Showing posts with label ghostbusters. Show all posts
Showing posts with label ghostbusters. Show all posts

Wednesday, October 30, 2019

The Perils of The Ghostbusters Lyrics


If there's something strange in your neighborhood
Who you gonna call? 


I mean that depends on the specifics, right?
Are we talking about a downed power line? Because then I'd call PECO, or some electrical company representative to let them know.

Or if it's a mysterious package, I'll call the police and report it. Sure, we're like 18 years removed from 9/11, but still, "see something, say something" continues to be a good practice.


Now, if we're talking about a creepy looking guy in trench coat, I'll probably assess the whether. Is rain expected? Is it too warm for such wardrobe? Is it simply Mrs. Bradley off of her meds again? There's much to be considered.

Though, if it's Mr. Bradley in the trench coat, I'll likely call the Ghostbusters, because he died three Summers ago.

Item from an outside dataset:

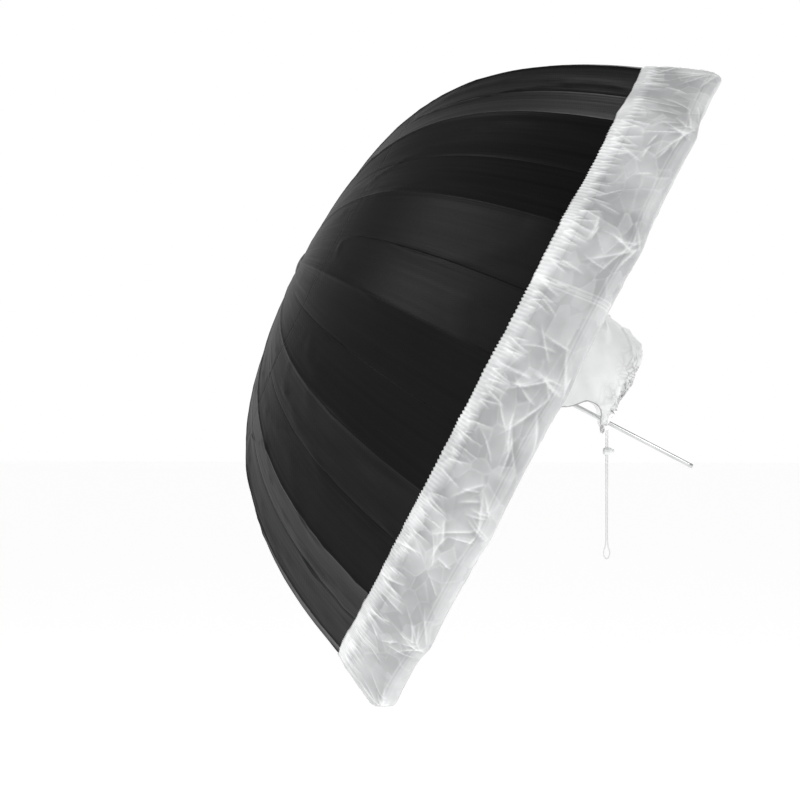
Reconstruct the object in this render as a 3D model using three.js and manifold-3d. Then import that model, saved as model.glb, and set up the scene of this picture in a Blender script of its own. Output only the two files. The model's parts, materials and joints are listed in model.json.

If there's something weird
And it don't look good
Who you gonna call?


Again, very vague. 

I mean right now, those spotted lantern flies are pretty goddamn weird.


And after stepping on them, we know who to call and report the sighting to: the Pennsylvania Department of Agriculture. Or, the hotline set up by Penn State University,1-888-4BAD-FLY.


I ain't afraid of no ghost
I ain't afraid of no ghost


See, if you said that once, I'd have believed you. But repeating it makes me question your sincerity.

If you're seeing things running through your head
Who you gonna call?


A psychologist!

Unless you mean, literally running through my head, then a dermatologist! Because lice, like the Wu Tang Clan, ain't nothin' to fuck with.


An invisible man
Sleeping in your bed
Who you gonna call?


An intruder is sleeping in my bed! I'll call the police!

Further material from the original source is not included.